• [What the exercise asks]
Locate each line containing the string "This" and copy it out.

Entries with model source code:
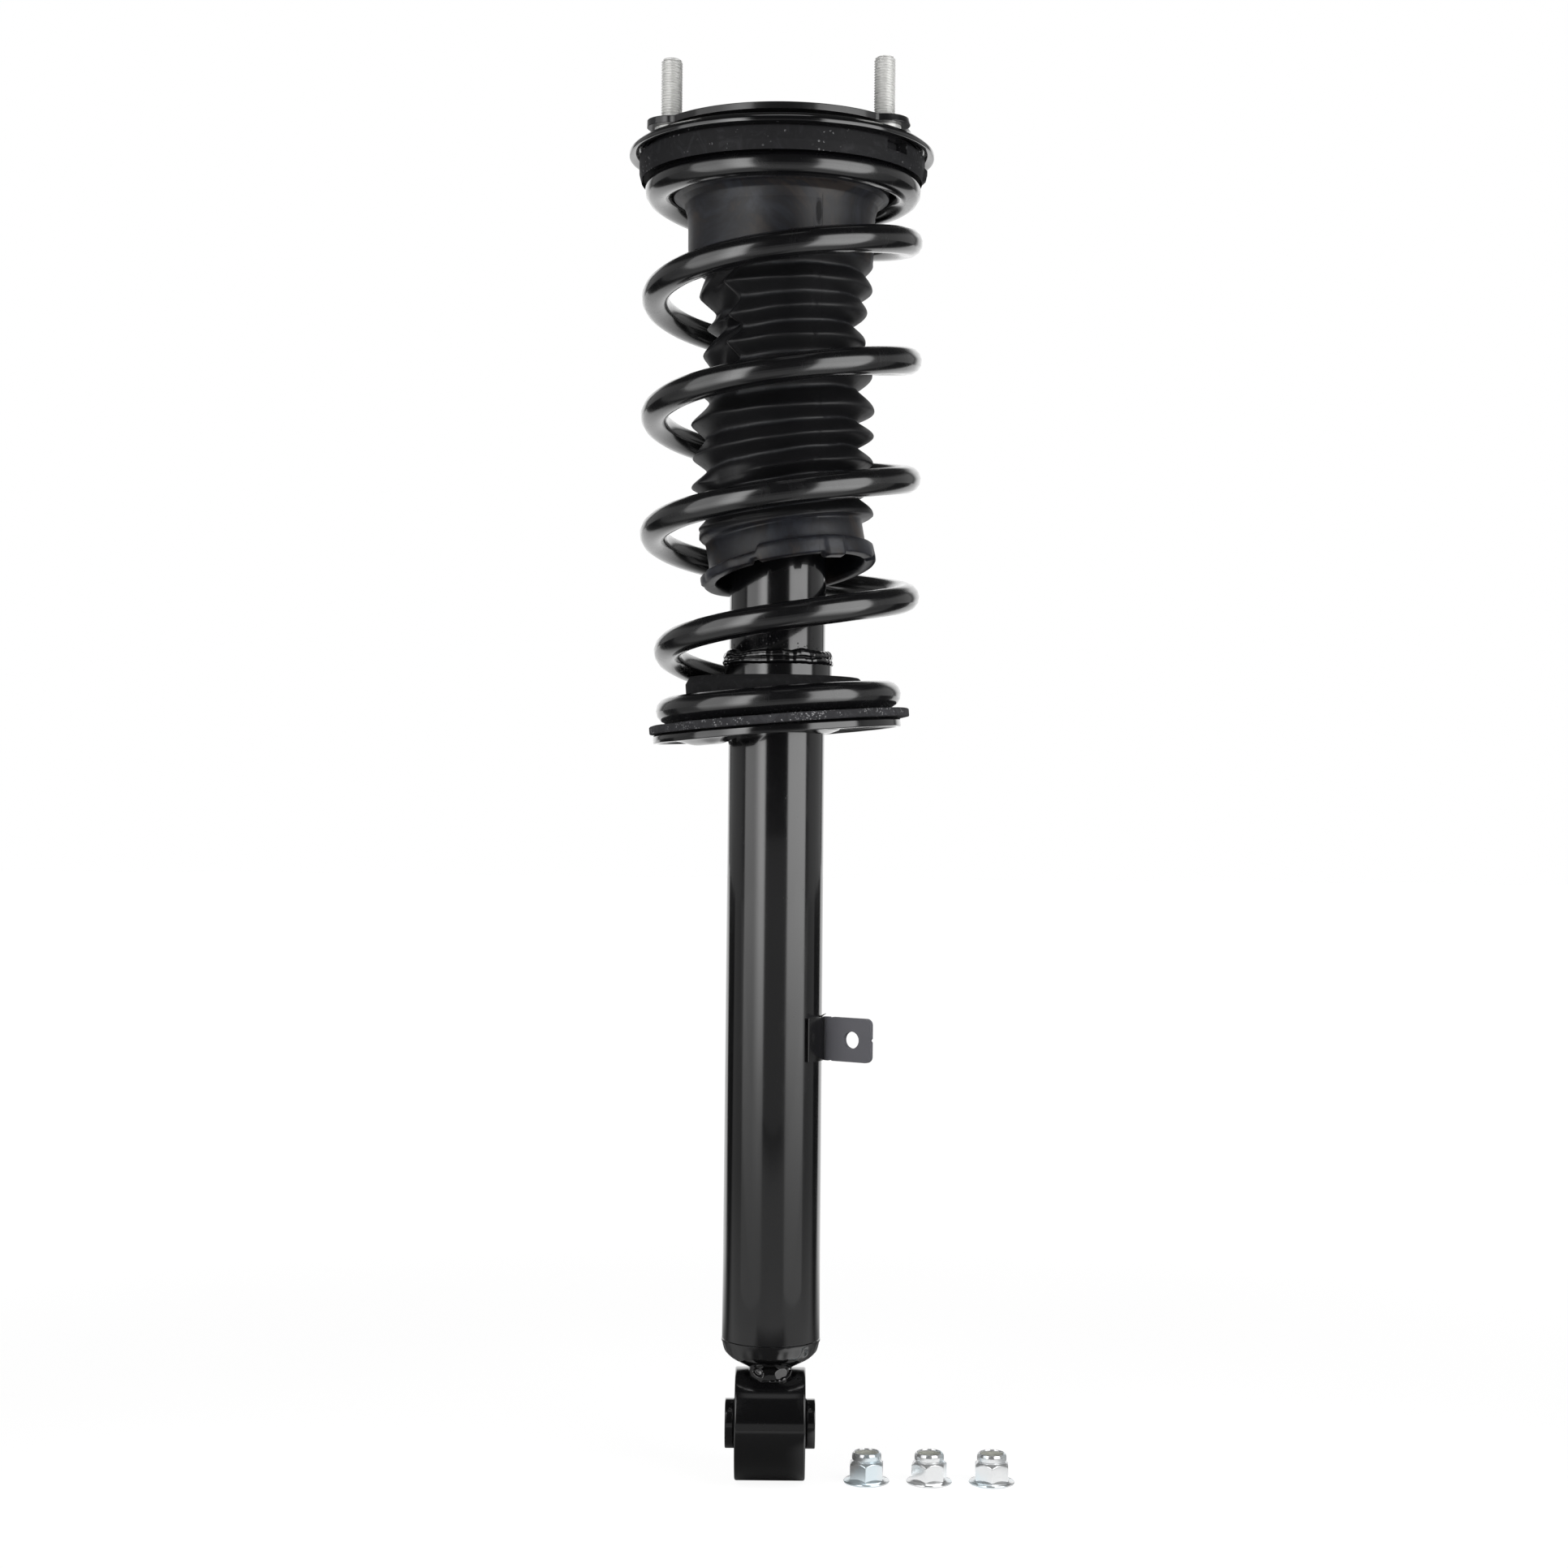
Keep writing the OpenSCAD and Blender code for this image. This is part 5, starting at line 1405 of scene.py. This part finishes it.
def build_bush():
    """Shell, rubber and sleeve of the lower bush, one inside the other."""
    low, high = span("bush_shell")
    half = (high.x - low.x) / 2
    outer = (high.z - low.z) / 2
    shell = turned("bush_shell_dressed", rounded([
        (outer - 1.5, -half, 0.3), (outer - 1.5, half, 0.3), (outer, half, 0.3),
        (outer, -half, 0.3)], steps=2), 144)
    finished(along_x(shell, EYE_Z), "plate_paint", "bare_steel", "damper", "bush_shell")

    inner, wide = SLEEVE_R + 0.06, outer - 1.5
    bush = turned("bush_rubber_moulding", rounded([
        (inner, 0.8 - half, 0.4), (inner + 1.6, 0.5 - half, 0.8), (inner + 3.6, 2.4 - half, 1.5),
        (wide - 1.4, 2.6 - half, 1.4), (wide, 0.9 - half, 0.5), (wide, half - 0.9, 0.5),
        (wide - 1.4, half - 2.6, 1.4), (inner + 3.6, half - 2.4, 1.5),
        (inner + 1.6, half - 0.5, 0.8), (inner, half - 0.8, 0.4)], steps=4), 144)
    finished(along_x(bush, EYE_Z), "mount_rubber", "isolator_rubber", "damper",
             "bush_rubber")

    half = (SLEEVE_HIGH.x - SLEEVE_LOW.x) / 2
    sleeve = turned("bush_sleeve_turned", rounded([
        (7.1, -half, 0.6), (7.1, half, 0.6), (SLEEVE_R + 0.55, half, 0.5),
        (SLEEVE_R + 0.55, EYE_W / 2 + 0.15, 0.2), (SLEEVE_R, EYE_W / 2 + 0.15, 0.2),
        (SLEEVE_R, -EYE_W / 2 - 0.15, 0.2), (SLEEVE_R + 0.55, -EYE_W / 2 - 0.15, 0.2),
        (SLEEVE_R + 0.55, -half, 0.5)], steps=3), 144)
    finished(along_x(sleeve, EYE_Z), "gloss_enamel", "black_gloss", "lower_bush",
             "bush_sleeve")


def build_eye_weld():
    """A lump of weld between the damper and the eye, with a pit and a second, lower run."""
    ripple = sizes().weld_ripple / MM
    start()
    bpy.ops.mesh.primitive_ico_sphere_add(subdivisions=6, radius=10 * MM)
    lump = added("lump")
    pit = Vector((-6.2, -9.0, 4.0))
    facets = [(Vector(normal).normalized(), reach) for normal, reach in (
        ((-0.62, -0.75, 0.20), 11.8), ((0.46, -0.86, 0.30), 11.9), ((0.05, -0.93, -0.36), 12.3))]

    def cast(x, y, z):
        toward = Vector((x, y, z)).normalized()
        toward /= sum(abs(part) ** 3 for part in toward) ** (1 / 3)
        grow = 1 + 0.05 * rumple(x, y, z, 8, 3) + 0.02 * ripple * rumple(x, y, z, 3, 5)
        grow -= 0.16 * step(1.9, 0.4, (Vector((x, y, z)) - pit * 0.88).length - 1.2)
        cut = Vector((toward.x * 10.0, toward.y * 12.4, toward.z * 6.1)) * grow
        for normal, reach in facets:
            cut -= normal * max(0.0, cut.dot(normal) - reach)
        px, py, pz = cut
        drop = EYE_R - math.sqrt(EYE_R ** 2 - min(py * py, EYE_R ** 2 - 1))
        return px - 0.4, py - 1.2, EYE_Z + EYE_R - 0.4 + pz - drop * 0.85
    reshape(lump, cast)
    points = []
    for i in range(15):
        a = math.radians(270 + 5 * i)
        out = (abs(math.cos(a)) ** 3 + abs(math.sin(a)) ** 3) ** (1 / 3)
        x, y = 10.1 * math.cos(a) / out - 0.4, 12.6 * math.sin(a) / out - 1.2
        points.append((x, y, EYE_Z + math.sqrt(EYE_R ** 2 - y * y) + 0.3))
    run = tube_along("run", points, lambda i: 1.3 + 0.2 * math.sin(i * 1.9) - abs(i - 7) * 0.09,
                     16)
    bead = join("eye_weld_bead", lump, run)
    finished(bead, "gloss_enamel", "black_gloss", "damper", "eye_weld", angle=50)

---

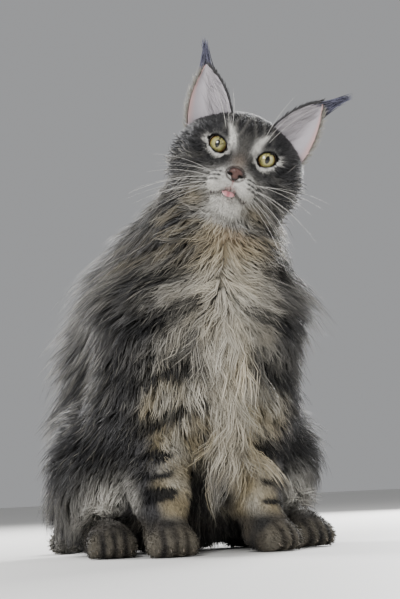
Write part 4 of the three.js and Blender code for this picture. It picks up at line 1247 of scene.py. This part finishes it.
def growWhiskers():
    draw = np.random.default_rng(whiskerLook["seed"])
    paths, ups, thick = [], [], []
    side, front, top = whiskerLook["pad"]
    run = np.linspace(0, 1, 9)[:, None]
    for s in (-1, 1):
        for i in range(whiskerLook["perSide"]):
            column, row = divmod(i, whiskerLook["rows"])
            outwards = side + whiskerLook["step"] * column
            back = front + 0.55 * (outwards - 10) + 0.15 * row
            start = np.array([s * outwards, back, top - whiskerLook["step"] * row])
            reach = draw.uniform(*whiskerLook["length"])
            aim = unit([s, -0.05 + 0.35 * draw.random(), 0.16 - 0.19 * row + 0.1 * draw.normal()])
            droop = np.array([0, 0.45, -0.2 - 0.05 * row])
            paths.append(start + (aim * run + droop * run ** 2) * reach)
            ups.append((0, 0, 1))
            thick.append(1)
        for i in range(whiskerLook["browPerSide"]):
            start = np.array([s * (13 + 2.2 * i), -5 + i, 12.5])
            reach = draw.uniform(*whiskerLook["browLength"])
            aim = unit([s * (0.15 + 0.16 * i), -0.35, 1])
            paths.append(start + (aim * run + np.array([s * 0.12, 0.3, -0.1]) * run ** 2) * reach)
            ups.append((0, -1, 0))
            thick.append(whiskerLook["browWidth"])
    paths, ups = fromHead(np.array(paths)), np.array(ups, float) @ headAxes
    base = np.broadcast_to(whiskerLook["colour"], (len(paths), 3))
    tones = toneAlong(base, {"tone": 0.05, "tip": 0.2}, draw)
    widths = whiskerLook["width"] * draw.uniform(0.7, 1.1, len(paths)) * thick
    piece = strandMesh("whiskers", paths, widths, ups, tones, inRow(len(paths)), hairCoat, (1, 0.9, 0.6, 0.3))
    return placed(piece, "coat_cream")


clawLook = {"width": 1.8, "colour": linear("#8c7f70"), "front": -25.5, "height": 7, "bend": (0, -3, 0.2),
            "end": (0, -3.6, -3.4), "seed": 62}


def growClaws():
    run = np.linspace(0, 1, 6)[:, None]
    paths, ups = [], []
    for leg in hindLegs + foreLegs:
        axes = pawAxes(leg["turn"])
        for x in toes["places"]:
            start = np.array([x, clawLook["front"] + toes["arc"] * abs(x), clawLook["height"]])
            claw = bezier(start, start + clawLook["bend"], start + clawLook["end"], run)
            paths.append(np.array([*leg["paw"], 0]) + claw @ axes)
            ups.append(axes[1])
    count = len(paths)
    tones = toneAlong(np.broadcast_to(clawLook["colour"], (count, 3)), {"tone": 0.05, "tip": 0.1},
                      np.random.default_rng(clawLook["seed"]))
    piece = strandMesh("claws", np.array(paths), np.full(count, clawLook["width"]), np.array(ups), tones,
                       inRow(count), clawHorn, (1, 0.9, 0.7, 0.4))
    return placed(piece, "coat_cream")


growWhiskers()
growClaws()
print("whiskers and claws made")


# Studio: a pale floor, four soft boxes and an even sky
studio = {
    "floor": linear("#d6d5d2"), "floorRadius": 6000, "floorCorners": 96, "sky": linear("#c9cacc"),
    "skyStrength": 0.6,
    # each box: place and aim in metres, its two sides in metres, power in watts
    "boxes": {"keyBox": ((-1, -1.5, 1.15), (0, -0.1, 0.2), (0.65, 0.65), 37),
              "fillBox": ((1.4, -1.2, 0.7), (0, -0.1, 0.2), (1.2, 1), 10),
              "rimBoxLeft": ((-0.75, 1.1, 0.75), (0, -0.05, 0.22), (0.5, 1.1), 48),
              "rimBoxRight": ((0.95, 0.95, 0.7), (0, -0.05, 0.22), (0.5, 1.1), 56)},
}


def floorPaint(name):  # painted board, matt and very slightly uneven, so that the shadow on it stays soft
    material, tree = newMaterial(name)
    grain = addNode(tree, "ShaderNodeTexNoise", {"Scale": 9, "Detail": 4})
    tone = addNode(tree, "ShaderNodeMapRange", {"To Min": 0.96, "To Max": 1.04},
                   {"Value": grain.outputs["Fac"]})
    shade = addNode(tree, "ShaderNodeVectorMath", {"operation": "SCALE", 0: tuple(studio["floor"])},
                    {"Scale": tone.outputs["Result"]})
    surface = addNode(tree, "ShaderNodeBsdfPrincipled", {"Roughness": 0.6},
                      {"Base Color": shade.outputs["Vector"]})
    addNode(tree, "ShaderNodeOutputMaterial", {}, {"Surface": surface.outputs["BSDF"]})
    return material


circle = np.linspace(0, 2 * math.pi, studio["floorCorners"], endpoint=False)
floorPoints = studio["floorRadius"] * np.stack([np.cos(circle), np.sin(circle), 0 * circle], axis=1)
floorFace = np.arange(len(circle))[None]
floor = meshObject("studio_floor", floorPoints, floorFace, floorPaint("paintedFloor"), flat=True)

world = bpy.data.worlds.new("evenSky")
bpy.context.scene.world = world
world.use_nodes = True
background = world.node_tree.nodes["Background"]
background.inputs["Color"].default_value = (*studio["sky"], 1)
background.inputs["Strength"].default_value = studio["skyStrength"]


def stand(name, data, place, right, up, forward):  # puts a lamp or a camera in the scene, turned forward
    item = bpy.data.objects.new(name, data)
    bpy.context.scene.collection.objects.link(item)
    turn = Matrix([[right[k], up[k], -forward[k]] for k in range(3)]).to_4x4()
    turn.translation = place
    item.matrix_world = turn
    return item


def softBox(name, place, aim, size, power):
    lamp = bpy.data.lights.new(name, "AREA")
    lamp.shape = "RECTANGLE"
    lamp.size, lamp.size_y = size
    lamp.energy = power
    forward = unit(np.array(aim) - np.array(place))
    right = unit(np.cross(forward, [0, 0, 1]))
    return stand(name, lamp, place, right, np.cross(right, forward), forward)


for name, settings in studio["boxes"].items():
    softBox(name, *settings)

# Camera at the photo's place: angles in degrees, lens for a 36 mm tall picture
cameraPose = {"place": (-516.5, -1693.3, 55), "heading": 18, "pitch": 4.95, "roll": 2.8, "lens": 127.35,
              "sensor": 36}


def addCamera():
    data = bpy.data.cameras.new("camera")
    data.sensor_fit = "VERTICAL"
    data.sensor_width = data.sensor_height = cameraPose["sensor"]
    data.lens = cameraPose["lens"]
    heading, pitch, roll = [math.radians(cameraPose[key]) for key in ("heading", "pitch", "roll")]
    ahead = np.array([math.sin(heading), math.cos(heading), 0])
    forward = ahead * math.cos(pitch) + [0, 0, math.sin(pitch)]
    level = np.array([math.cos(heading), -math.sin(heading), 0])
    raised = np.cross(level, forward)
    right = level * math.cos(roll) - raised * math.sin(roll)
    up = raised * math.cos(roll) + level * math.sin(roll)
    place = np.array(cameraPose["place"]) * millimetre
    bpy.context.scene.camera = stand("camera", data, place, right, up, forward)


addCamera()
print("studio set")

• [Output below]
Keep writing the OpenSCAD and Blender code for this image. This is part 5, starting at line 1405 of scene.py. This part finishes it.
Write part 4 of the three.js and Blender code for this picture. It picks up at line 1247 of scene.py. This part finishes it.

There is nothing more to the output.